Find out how Live Search is crawling your site

My favorite feature of our recent launch is the Crawl Issues tool, which gives you details about issues Live Search may encounter while crawling and indexing your website. This information can help you better understand what Live Search sees when crawling your site and should ultimately help you improve your results from Live Search.

crawl-issue-screen-shot

We report four types of issues:

  • File not found (404) errors – reported when Live Search encountered a “404 File Not Found” HTTP status code when last attempting to load a URL.
  • Pages Blocked by Robots Exclusion Protocol (REP) – reported when Live Search has been prevented from indexing or displaying a cached copy of the page because of a policy in your robots exclusion protocol (REP).
  • Long Dynamic URLs – reported when Live Search encounters a URL with an exceptionally long query string. These URLs have the potential to create an infinite loop for search engines due to the number of combinations of their parameters, and are often not crawled.
  • Unsupported Content-Types – reported when a page either specifies a content-type that is not supported by Live Search, or simply doesn’t specify any content type. Examples of supported content-types are: text/html, text/xml, and application/PowerPoint.

For each of these types of issues, we show you the first 20 results on the Crawl Issues page, and allow you to download up to the first 1,000 results in a CSV file that opens easily in Excel. For large websites with potentially thousands of issues, we’ve supplied a filter option that allows you to scope the results by subdomain or by subfolder. For example, if you were the webmaster for microsoft.com and there were 250,000 file-not-found results, you could filter them by “support.microsoft.com” or “support.microsoft.com/kb” to see just the issues from a particular section of your website. Generally, we support up to 2 levels of subdomains and 2 levels of subfolders per URL, but a website may have fewer available.

crawl-issue-filter-box-2

Once you’ve created the filter that gives you just the URLs you need, you can download the results in CSV format and email them to the webmaster that owns that part of the website.

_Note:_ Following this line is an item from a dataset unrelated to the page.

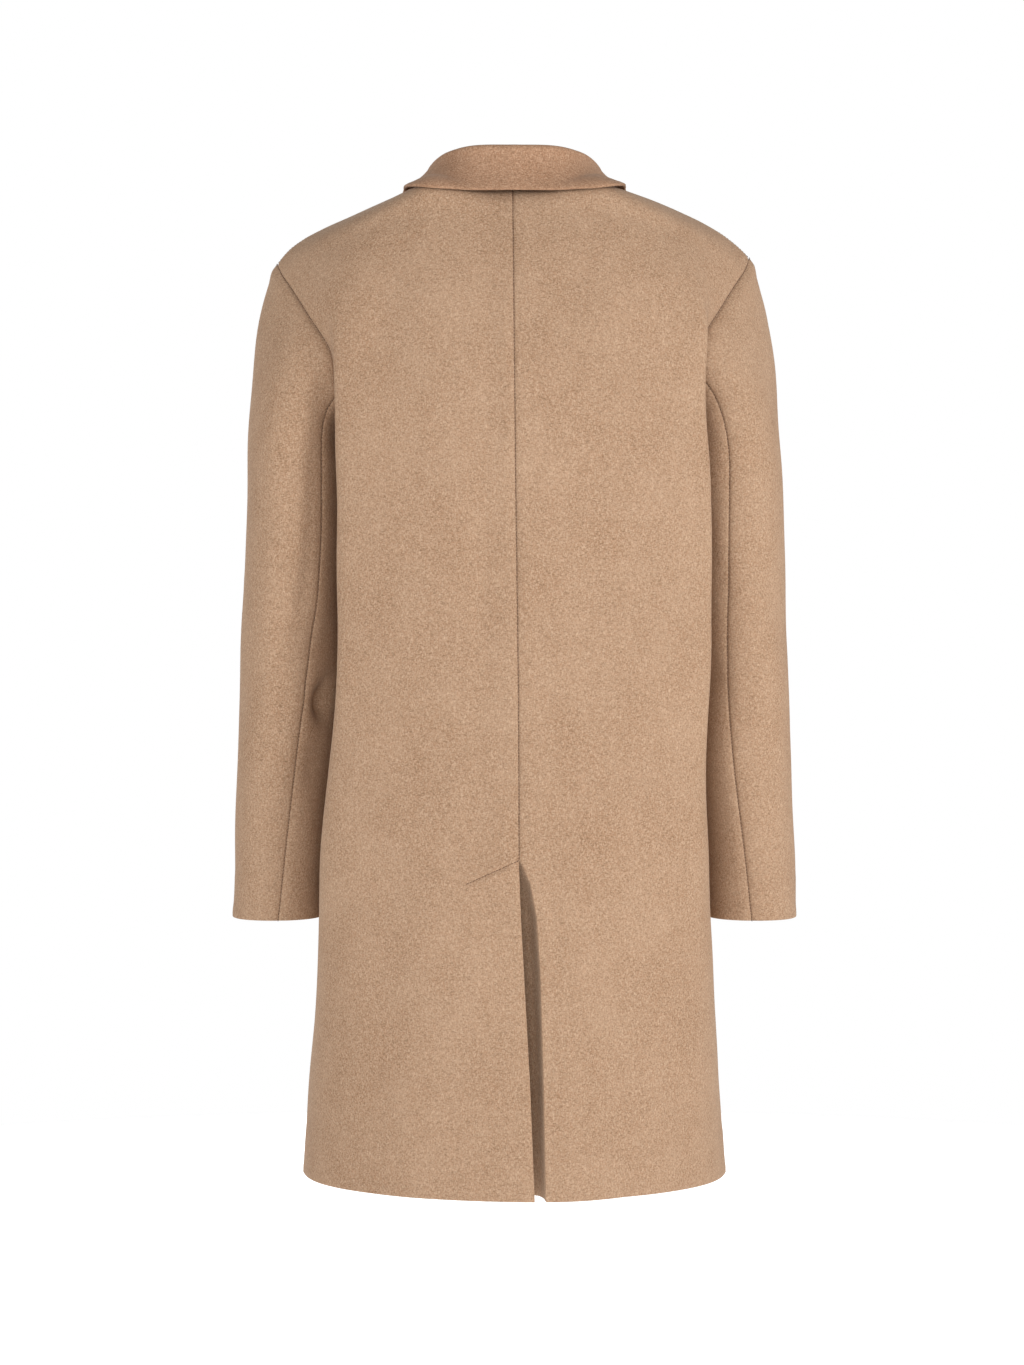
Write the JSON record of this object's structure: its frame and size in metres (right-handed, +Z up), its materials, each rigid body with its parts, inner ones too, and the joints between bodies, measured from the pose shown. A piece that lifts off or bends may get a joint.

This gives them a clear idea of the issues that need to be fixed.

Let’s take an example site and see how you might use this tool—fortunately microsoft.com is always willing to help us out here. Microsoft.com is a gigantic website, with more than 300 full-time people working on the site between the developers, IT personnel, marketers and content authors. And they have almost every type of legacy system you can think of, so it is no wonder that they experience almost every type of issue there is. For example, if we take a look at the number of File Not Founds, it is about 218,000. That alone is way too many to deal with, so I usually scan through the first couple hundred results to see which parts of the website are effected, or I start with subdomains that are the most important.

One of the most highly trafficked portions of the site is the popular support knowledge base (KB articles). These articles are used to store information about all security and other issues, so let’s drill in there. Looking through the 404 pages from that section, one of the first issues that I notice is a series of URLs that look like this: https://mvp.support.microsoft.com/default.aspx/profile/hongfeng.liu. Adding to the mystery, when I pull the page up a browser, it loads perfectly. Hmmm, is this the first bug in our tools? With a little more research using Live HTTP Headers, I discover this page is the result of some funky redirecting and status codes. Here’s what’s going on:

404-issue-diagram

The “http:” version of the page is 302 redirecting to the “https:” version of the page, which is returning a 404 File Not Found error code while still displaying a valid page. Because the page renders correctly in a browser, it can be difficult to manually detect this type of issue. But now that I’ve figured out the problem, I can use the filter functionality to generate a list of all 160 URLs that appear to have this problem, download them as a CSV file, and email them to the site manager who owns that part of microsoft.com.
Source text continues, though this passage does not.